____ MATERIAL PROVIDED

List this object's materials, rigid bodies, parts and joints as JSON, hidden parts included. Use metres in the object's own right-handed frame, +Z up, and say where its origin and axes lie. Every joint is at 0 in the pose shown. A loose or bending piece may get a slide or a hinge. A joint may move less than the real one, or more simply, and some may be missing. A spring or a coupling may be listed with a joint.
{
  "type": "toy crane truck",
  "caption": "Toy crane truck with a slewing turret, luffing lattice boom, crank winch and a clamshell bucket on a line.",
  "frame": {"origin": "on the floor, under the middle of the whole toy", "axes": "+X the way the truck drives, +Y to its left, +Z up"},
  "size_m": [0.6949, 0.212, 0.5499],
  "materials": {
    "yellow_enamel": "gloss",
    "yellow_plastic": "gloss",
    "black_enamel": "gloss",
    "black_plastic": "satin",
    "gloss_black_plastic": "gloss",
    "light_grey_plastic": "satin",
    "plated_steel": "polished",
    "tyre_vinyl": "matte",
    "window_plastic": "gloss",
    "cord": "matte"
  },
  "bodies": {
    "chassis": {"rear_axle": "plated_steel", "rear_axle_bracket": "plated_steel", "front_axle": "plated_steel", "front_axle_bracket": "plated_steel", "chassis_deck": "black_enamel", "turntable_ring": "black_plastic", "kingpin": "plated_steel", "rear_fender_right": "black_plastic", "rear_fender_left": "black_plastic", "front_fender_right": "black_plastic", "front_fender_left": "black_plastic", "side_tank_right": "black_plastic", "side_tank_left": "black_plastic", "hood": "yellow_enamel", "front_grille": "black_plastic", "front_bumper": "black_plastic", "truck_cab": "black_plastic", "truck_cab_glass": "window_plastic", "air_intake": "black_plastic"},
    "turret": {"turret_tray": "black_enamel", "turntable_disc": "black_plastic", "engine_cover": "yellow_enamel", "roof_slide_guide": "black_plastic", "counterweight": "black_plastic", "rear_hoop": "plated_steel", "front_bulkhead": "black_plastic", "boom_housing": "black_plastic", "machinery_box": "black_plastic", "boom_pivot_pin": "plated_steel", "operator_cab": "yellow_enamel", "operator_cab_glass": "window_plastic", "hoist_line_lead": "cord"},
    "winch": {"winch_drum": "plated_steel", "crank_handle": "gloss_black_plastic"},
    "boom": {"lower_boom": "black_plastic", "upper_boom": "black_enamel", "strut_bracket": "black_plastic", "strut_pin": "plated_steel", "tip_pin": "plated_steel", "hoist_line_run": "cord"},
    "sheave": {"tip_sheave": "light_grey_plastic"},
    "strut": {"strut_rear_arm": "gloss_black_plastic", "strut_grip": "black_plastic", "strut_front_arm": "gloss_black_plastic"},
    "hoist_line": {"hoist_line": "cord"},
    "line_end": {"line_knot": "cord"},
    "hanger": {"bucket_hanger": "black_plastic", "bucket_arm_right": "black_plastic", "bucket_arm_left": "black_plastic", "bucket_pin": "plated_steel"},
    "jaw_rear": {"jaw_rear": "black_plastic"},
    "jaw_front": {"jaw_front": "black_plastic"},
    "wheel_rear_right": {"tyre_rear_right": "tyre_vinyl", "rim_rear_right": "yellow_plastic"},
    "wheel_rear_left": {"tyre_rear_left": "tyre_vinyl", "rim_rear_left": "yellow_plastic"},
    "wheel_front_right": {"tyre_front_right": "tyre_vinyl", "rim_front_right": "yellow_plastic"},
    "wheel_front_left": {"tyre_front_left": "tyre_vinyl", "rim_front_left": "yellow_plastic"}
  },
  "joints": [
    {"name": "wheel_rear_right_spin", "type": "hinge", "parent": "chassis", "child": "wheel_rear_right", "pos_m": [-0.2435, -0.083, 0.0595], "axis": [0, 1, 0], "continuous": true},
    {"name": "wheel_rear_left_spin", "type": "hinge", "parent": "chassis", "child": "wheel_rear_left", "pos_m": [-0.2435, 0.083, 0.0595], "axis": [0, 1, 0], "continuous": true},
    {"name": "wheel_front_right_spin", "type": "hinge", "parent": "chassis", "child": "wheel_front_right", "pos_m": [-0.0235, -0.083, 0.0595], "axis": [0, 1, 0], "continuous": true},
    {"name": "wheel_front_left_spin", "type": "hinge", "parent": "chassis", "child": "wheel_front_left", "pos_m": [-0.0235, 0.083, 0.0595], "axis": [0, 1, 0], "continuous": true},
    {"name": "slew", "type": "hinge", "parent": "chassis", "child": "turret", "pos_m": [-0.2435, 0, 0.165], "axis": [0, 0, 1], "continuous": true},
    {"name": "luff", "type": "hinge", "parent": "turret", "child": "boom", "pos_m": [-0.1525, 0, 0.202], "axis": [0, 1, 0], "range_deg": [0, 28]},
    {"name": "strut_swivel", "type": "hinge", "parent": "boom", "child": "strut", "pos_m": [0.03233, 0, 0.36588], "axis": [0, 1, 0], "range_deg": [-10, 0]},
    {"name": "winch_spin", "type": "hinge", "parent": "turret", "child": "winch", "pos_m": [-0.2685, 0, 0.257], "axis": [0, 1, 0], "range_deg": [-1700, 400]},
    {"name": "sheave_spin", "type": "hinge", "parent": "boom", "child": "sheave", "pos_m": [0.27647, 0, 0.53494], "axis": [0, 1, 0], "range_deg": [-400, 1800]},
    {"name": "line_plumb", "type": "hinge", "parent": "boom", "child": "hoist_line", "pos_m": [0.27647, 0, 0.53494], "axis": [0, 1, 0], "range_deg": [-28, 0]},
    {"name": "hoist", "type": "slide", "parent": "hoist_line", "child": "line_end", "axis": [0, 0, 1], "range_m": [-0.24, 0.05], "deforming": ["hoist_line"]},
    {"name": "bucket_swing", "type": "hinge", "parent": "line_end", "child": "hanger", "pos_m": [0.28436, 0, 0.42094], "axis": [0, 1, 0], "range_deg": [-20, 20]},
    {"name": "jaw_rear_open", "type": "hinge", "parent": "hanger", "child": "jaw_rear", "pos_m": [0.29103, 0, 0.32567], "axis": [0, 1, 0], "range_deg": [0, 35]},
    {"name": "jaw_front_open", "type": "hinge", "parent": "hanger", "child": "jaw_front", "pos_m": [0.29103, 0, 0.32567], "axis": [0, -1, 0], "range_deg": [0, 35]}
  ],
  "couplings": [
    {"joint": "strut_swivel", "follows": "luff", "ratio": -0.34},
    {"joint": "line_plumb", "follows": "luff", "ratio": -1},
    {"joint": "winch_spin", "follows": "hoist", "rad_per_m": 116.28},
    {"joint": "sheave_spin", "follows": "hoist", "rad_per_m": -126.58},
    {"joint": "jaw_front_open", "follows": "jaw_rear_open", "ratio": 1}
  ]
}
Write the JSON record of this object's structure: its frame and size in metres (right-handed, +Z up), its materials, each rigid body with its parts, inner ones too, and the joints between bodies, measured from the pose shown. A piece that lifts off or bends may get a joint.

________

> _GIVEN EXERCISE_: Quote all the records. Keep every word exact.

> _ANSWER TO THE PROBLEM_:
List this object's materials, rigid bodies, parts and joints as JSON, hidden parts included. Use metres in the object's own right-handed frame, +Z up, and say where its origin and axes lie. Every joint is at 0 in the pose shown. A loose or bending piece may get a slide or a hinge. A joint may move less than the real one, or more simply, and some may be missing. A spring or a coupling may be listed with a joint.
{
  "type": "toy crane truck",
  "caption": "Toy crane truck with a slewing turret, luffing lattice boom, crank winch and a clamshell bucket on a line.",
  "frame": {"origin": "on the floor, under the middle of the whole toy", "axes": "+X the way the truck drives, +Y to its left, +Z up"},
  "size_m": [0.6949, 0.212, 0.5499],
  "materials": {
    "yellow_enamel": "gloss",
    "yellow_plastic": "gloss",
    "black_enamel": "gloss",
    "black_plastic": "satin",
    "gloss_black_plastic": "gloss",
    "light_grey_plastic": "satin",
    "plated_steel": "polished",
    "tyre_vinyl": "matte",
    "window_plastic": "gloss",
    "cord": "matte"
  },
  "bodies": {
    "chassis": {"rear_axle": "plated_steel", "rear_axle_bracket": "plated_steel", "front_axle": "plated_steel", "front_axle_bracket": "plated_steel", "chassis_deck": "black_enamel", "turntable_ring": "black_plastic", "kingpin": "plated_steel", "rear_fender_right": "black_plastic", "rear_fender_left": "black_plastic", "front_fender_right": "black_plastic", "front_fender_left": "black_plastic", "side_tank_right": "black_plastic", "side_tank_left": "black_plastic", "hood": "yellow_enamel", "front_grille": "black_plastic", "front_bumper": "black_plastic", "truck_cab": "black_plastic", "truck_cab_glass": "window_plastic", "air_intake": "black_plastic"},
    "turret": {"turret_tray": "black_enamel", "turntable_disc": "black_plastic", "engine_cover": "yellow_enamel", "roof_slide_guide": "black_plastic", "counterweight": "black_plastic", "rear_hoop": "plated_steel", "front_bulkhead": "black_plastic", "boom_housing": "black_plastic", "machinery_box": "black_plastic", "boom_pivot_pin": "plated_steel", "operator_cab": "yellow_enamel", "operator_cab_glass": "window_plastic", "hoist_line_lead": "cord"},
    "winch": {"winch_drum": "plated_steel", "crank_handle": "gloss_black_plastic"},
    "boom": {"lower_boom": "black_plastic", "upper_boom": "black_enamel", "strut_bracket": "black_plastic", "strut_pin": "plated_steel", "tip_pin": "plated_steel", "hoist_line_run": "cord"},
    "sheave": {"tip_sheave": "light_grey_plastic"},
    "strut": {"strut_rear_arm": "gloss_black_plastic", "strut_grip": "black_plastic", "strut_front_arm": "gloss_black_plastic"},
    "hoist_line": {"hoist_line": "cord"},
    "line_end": {"line_knot": "cord"},
    "hanger": {"bucket_hanger": "black_plastic", "bucket_arm_right": "black_plastic", "bucket_arm_left": "black_plastic", "bucket_pin": "plated_steel"},
    "jaw_rear": {"jaw_rear": "black_plastic"},
    "jaw_front": {"jaw_front": "black_plastic"},
    "wheel_rear_right": {"tyre_rear_right": "tyre_vinyl", "rim_rear_right": "yellow_plastic"},
    "wheel_rear_left": {"tyre_rear_left": "tyre_vinyl", "rim_rear_left": "yellow_plastic"},
    "wheel_front_right": {"tyre_front_right": "tyre_vinyl", "rim_front_right": "yellow_plastic"},
    "wheel_front_left": {"tyre_front_left": "tyre_vinyl", "rim_front_left": "yellow_plastic"}
  },
  "joints": [
    {"name": "wheel_rear_right_spin", "type": "hinge", "parent": "chassis", "child": "wheel_rear_right", "pos_m": [-0.2435, -0.083, 0.0595], "axis": [0, 1, 0], "continuous": true},
    {"name": "wheel_rear_left_spin", "type": "hinge", "parent": "chassis", "child": "wheel_rear_left", "pos_m": [-0.2435, 0.083, 0.0595], "axis": [0, 1, 0], "continuous": true},
    {"name": "wheel_front_right_spin", "type": "hinge", "parent": "chassis", "child": "wheel_front_right", "pos_m": [-0.0235, -0.083, 0.0595], "axis": [0, 1, 0], "continuous": true},
    {"name": "wheel_front_left_spin", "type": "hinge", "parent": "chassis", "child": "wheel_front_left", "pos_m": [-0.0235, 0.083, 0.0595], "axis": [0, 1, 0], "continuous": true},
    {"name": "slew", "type": "hinge", "parent": "chassis", "child": "turret", "pos_m": [-0.2435, 0, 0.165], "axis": [0, 0, 1], "continuous": true},
    {"name": "luff", "type": "hinge", "parent": "turret", "child": "boom", "pos_m": [-0.1525, 0, 0.202], "axis": [0, 1, 0], "range_deg": [0, 28]},
    {"name": "strut_swivel", "type": "hinge", "parent": "boom", "child": "strut", "pos_m": [0.03233, 0, 0.36588], "axis": [0, 1, 0], "range_deg": [-10, 0]},
    {"name": "winch_spin", "type": "hinge", "parent": "turret", "child": "winch", "pos_m": [-0.2685, 0, 0.257], "axis": [0, 1, 0], "range_deg": [-1700, 400]},
    {"name": "sheave_spin", "type": "hinge", "parent": "boom", "child": "sheave", "pos_m": [0.27647, 0, 0.53494], "axis": [0, 1, 0], "range_deg": [-400, 1800]},
    {"name": "line_plumb", "type": "hinge", "parent": "boom", "child": "hoist_line", "pos_m": [0.27647, 0, 0.53494], "axis": [0, 1, 0], "range_deg": [-28, 0]},
    {"name": "hoist", "type": "slide", "parent": "hoist_line", "child": "line_end", "axis": [0, 0, 1], "range_m": [-0.24, 0.05], "deforming": ["hoist_line"]},
    {"name": "bucket_swing", "type": "hinge", "parent": "line_end", "child": "hanger", "pos_m": [0.28436, 0, 0.42094], "axis": [0, 1, 0], "range_deg": [-20, 20]},
    {"name": "jaw_rear_open", "type": "hinge", "parent": "hanger", "child": "jaw_rear", "pos_m": [0.29103, 0, 0.32567], "axis": [0, 1, 0], "range_deg": [0, 35]},
    {"name": "jaw_front_open", "type": "hinge", "parent": "hanger", "child": "jaw_front", "pos_m": [0.29103, 0, 0.32567], "axis": [0, -1, 0], "range_deg": [0, 35]}
  ],
  "couplings": [
    {"joint": "strut_swivel", "follows": "luff", "ratio": -0.34},
    {"joint": "line_plumb", "follows": "luff", "ratio": -1},
    {"joint": "winch_spin", "follows": "hoist", "rad_per_m": 116.28},
    {"joint": "sheave_spin", "follows": "hoist", "rad_per_m": -126.58},
    {"joint": "jaw_front_open", "follows": "jaw_rear_open", "ratio": 1}
  ]
}
Write the JSON record of this object's structure: its frame and size in metres (right-handed, +Z up), its materials, each rigid body with its parts, inner ones too, and the joints between bodies, measured from the pose shown. A piece that lifts off or bends may get a joint.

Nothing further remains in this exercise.